Our co-expression analysis identified several genes associated with TMC5, and qRT-PCR validation confirmed the positive correlation between TMC5 and TRIM31, DDAH1, ASF1B. TRIM31 is significantly overexpressed in GC and correlates with poor prognosis, promoting GC progression by activating the Wnt/β-catenin signaling pathway through the regulation of Axin1 protein stability39,40. DDAH1 has been implicated in Wnt/GSK-3β signaling in GC41. ASF1B, which is significantly upregulated in GC tissues and cells, promotes GC cell proliferation, migration, and invasion through pathways such as FOXM1/ASF1B/PRDX3 and Myc42,43,44,45. Additionally, GSEA analyses suggest that the molecular mechanisms underlying TMC5’s effects may involve its interaction with various oncogenic signaling pathways, including TNF, mTOR, Wnt, and TGF-β pathways. These findings suggest that TMC5 modulate critical cellular processes, thus contributing to GC development and progression. Moreover, the exploration of TMC5’s role in these pathways could pave the way for innovative approaches to treating GC through the modulation of these signaling cascades and the development of TMC5-targeted therapies.
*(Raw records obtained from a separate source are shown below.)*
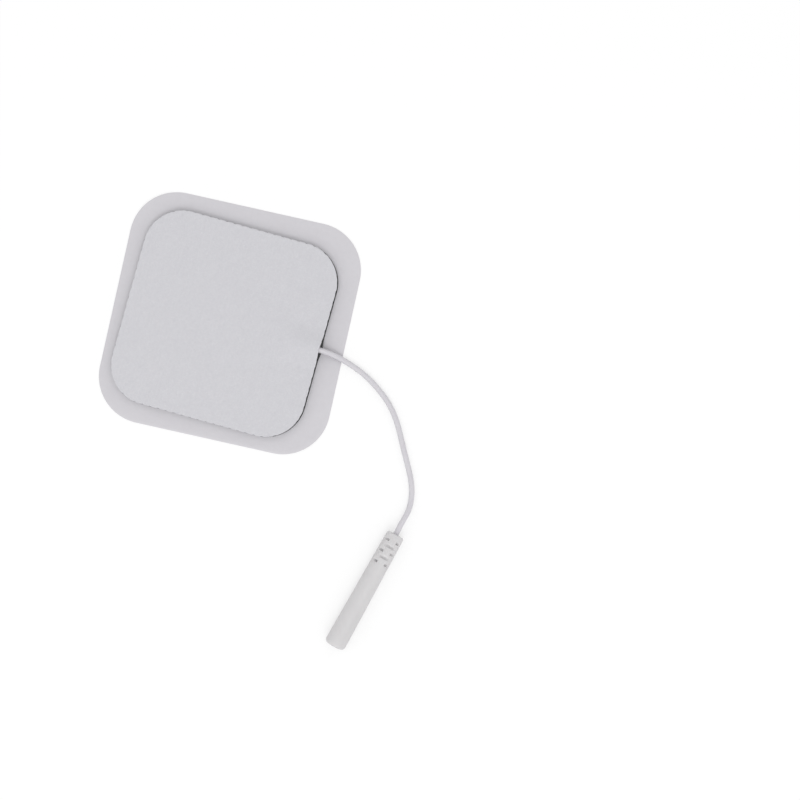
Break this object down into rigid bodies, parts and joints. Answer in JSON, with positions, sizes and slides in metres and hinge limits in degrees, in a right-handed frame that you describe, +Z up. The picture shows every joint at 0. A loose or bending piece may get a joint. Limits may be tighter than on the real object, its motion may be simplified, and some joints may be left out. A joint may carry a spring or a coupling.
{
  "type": "tens electrode pad",
  "caption": "Square self-adhesive electrode pad with rounded corners on a release liner, and a thin lead that ends in a moulded socket plug.",
  "frame": {"origin": "centre of the release liner's underside, on the surface that the part lies on", "axes": "+Z up through the pad's layers, +X towards the side of the pad where the lead leaves, +Y along that side"},
  "size_m": [0.0871, 0.102, 0.0054],
  "materials": {
    "nonwoven_fabric": "matt embossed nonwoven",
    "carbon_film": "satin black",
    "hydrogel": "wet gloss, clear",
    "scrim_fibre": "matt open net",
    "liner_film": "milky semi-gloss film",
    "lead_pvc": "satin",
    "plug_pvc": "satin moulded",
    "plated_brass": "bright nickel plate",
    "tinned_copper": "bright tinned"
  },
  "bodies": {
    "root": {"backing_fabric": "nonwoven_fabric", "carbon_film": "carbon_film", "gel_upper": "hydrogel", "gel_scrim": "scrim_fibre", "gel_lower": "hydrogel", "release_liner": "liner_film", "lead_strand_1": "tinned_copper", "lead_strand_2": "tinned_copper", "lead_strand_3": "tinned_copper", "lead_strand_4": "tinned_copper", "lead_strand_5": "tinned_copper", "lead_strand_6": "tinned_copper", "lead_strand_7": "tinned_copper", "lead_wire": "lead_pvc", "plug_body": "plug_pvc", "socket_contact": "plated_brass", "core_stub": "tinned_copper"}
  },
  "joints": []
}
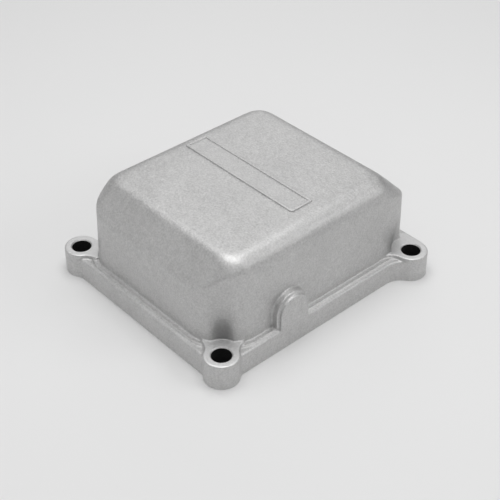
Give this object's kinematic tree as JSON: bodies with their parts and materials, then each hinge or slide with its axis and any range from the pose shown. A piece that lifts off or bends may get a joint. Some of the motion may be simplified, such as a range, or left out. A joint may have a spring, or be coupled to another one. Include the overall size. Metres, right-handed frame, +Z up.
{
  "type": "rocker cover",
  "caption": "Die-cast aluminium rocker cover with a domed rectangular box, a bolt ear at each corner, a plain raised panel on top and a rubber seal in its rim.",
  "frame": {"origin": "middle of the cover's outline, on the sealing face", "axes": "+Z up out of the sealing face, +X towards the wall with the blank pad, +Y along the longer side"},
  "size_m": [0.0954, 0.103, 0.042],
  "materials": {
    "cast_aluminium": "as cast and blasted, satin, with machined ear tops and sealing face",
    "seal_rubber": "moulded black rubber"
  },
  "bodies": {
    "root": {"cover_casting": "cast_aluminium", "rim_seal": "seal_rubber"}
  },
  "joints": []
}
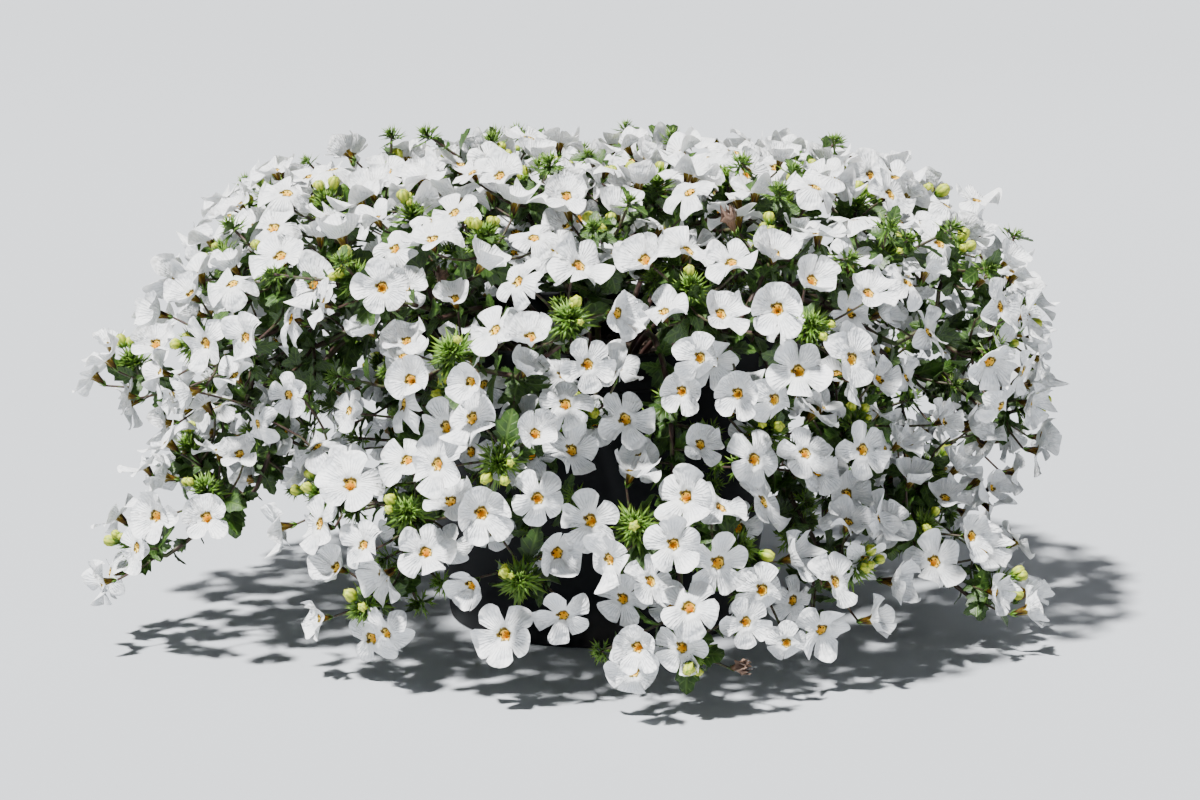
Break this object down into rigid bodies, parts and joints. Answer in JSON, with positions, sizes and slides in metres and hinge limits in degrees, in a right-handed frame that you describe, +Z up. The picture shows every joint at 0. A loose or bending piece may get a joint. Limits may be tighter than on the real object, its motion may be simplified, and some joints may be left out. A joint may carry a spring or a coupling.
{
  "type": "potted bacopa",
  "caption": "Trailing bedding plant in a plain round nursery pot: a wide, flat-topped mound of small white five-lobed blooms that arches over the rim and hides most of the pot.",
  "frame": {"origin": "centre of the underside of the pot's base, where it stands", "axes": "+Z up; the side that the picture shows looks along -Y; the long side branch reaches out along -X"},
  "size_m": [0.3709, 0.3165, 0.1842],
  "materials": {
    "pot": "matt moulded, nearly black",
    "soil": "crumbly dark potting mix",
    "plant": "soft white petals over dark green leaves and purple-brown stems"
  },
  "bodies": {
    "root": {"pot": "pot", "soil": "soil", "stem_01": "plant", "stem_02": "plant", "stem_03": "plant", "stem_04": "plant", "stem_05": "plant", "stem_06": "plant", "stem_07": "plant", "stem_08": "plant", "stem_09": "plant", "stem_10": "plant", "stem_11": "plant", "stem_12": "plant", "stem_13": "plant", "stem_14": "plant", "stem_15": "plant", "stem_16": "plant", "stem_17": "plant", "stem_18": "plant", "stem_19": "plant", "stem_20": "plant", "stem_21": "plant", "stem_22": "plant", "stem_23": "plant", "stem_24": "plant", "stem_25": "plant", "stem_26": "plant", "stem_27": "plant", "stem_28": "plant", "stem_29": "plant", "stem_30": "plant"}
  },
  "joints": []
}
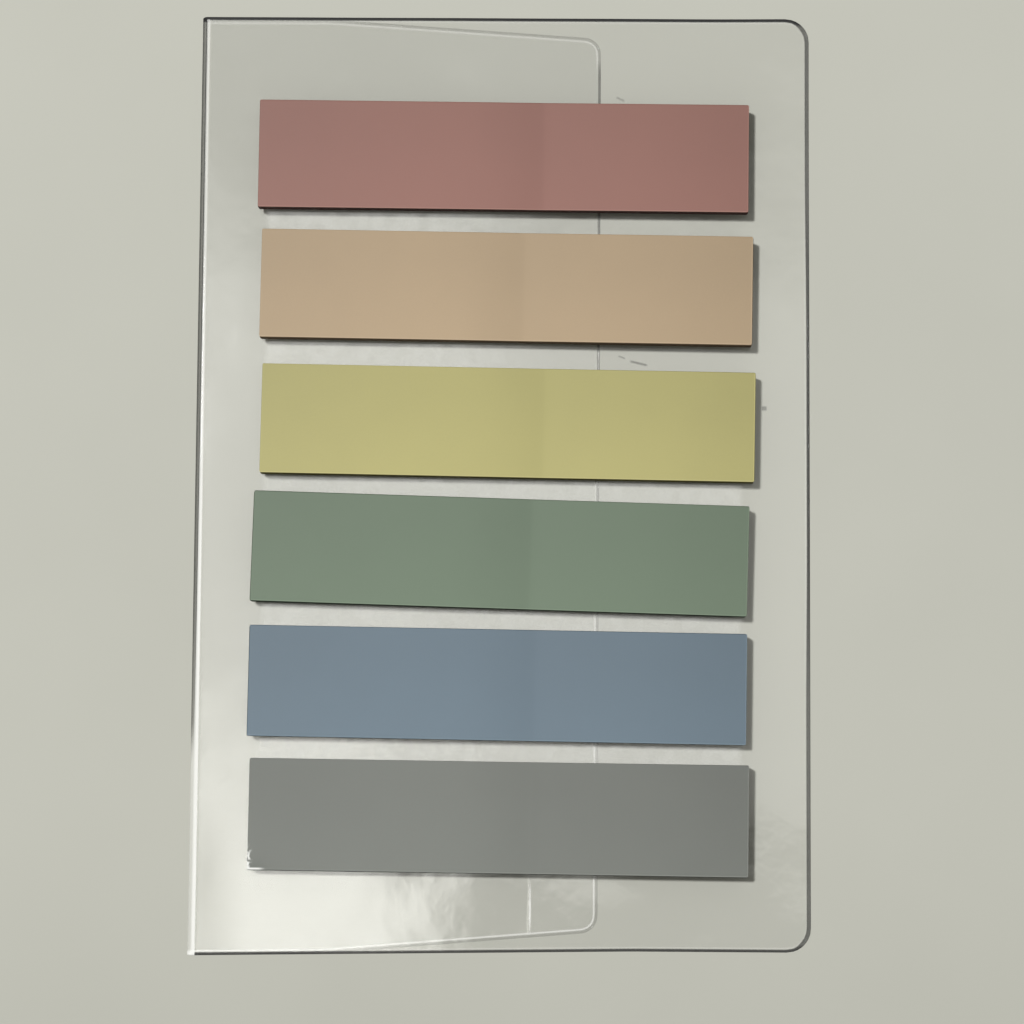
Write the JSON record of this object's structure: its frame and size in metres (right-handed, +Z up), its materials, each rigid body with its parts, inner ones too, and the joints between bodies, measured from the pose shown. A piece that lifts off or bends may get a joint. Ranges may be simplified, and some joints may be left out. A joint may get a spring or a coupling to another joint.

Despite these insights, our study has certain limitations. The relatively small sample size of clinical, animal data and single-cell analysis may limit the robustness of our conclusions. Furthermore, the lack of in-depth mechanistic studies on TMC5’s interactions with signaling pathways and epigenetic regulators represents a gap that future research should address. In future studies, we plan to conduct comprehensive in vitro and in vivo experiments combined with pathological investigations to further elucidate TMC5’s role in GC development, progression and treatment sensitivity. These investigations will particularly focus on its interactions with the tumor immune microenvironment and specific signaling pathways, to uncover the precise molecular mechanisms involved.

In conclusion, our study establishes TMC5 as a significant player in GC, correlating with poor prognosis and aggressive tumor behavior. TMC5’s multifaceted role in GC development encompasses not only tumor cell proliferation and metastasis but also modulation of the tumor immune landscape, suggesting its potential as both a prognostic biomarker and therapeutic target. These findings provide a theoretical basis for future research aimed at elucidating the mechanistic pathways involving TMC5 and exploring its utility in clinical settings, ultimately contributing to improved management strategies for GC patients.